Obviously this is side number three. I decided to use domino dots instead of drawing the numbers mostly because they are easy. I used a pencil eraser dipped in paint to make them.

This is how it looks open. (other side). No, it isn't a very good square, and the edges are unfinished, but it is complete and it works, which really is the most important thing. Now, if I want to take the time to quilt/applique/embroider a fancy one, I will have this one to use while I am working. Sometimes, that is enough.

Juliet Arrighi

Art blogging

Calamities of Nature, irreverent webcomics by Tony Piro
See more comics from Calamities of Nature

This strip for the webcomic "Calamities of Nature" really resonated with me. Nothing has made me more self-aware than trying to create art. However, blogging about it in someways has cheapened the effort. Am I focused on my muse, or my audience? If you have an art blog, how does posting your creations affect how you create?

Juliet Arrighi

Grunge orchid

A friend of mine was having trouble with a personal challenge - using these very unusual orchids on a grunge card. She concluded that orchids and grunge don't mix, and I agreed with her, up until the second I hit the "post" button. Could I make a grunge card with the same orchid?

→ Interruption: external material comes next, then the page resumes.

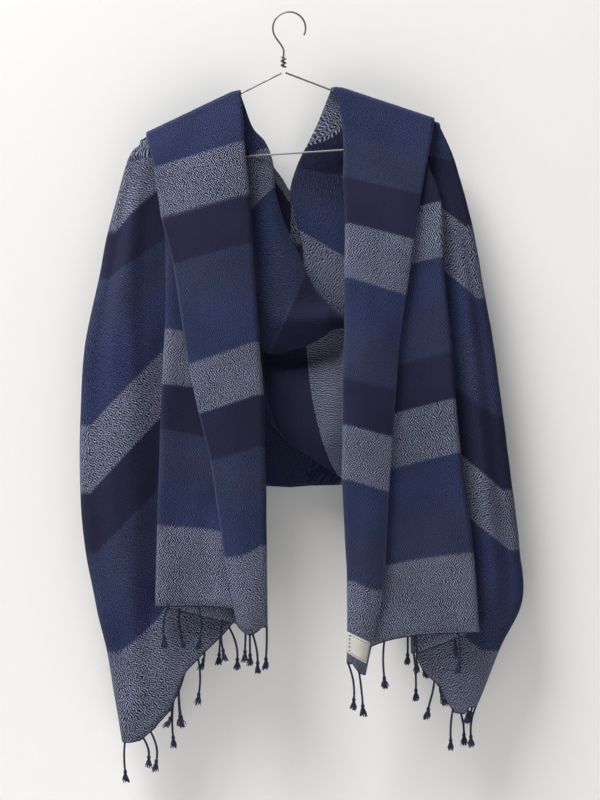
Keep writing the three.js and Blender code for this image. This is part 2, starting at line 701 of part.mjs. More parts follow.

The orchid was digitally altered into black and white line art. After printing, I gave it a wash with some strong coffee, adding some splatters for extra measure. I sanded the pinkish cardstock (don't ask me what color that is), and put several colors of distress ink on the Kraft cardstock base. It looks pretty grungy to me. After I made a big card, I tried an ATC:

By the way, the coffee wash is called the Aged Parchment technique. I like the results. It's a terrible thing to do to coffee, though.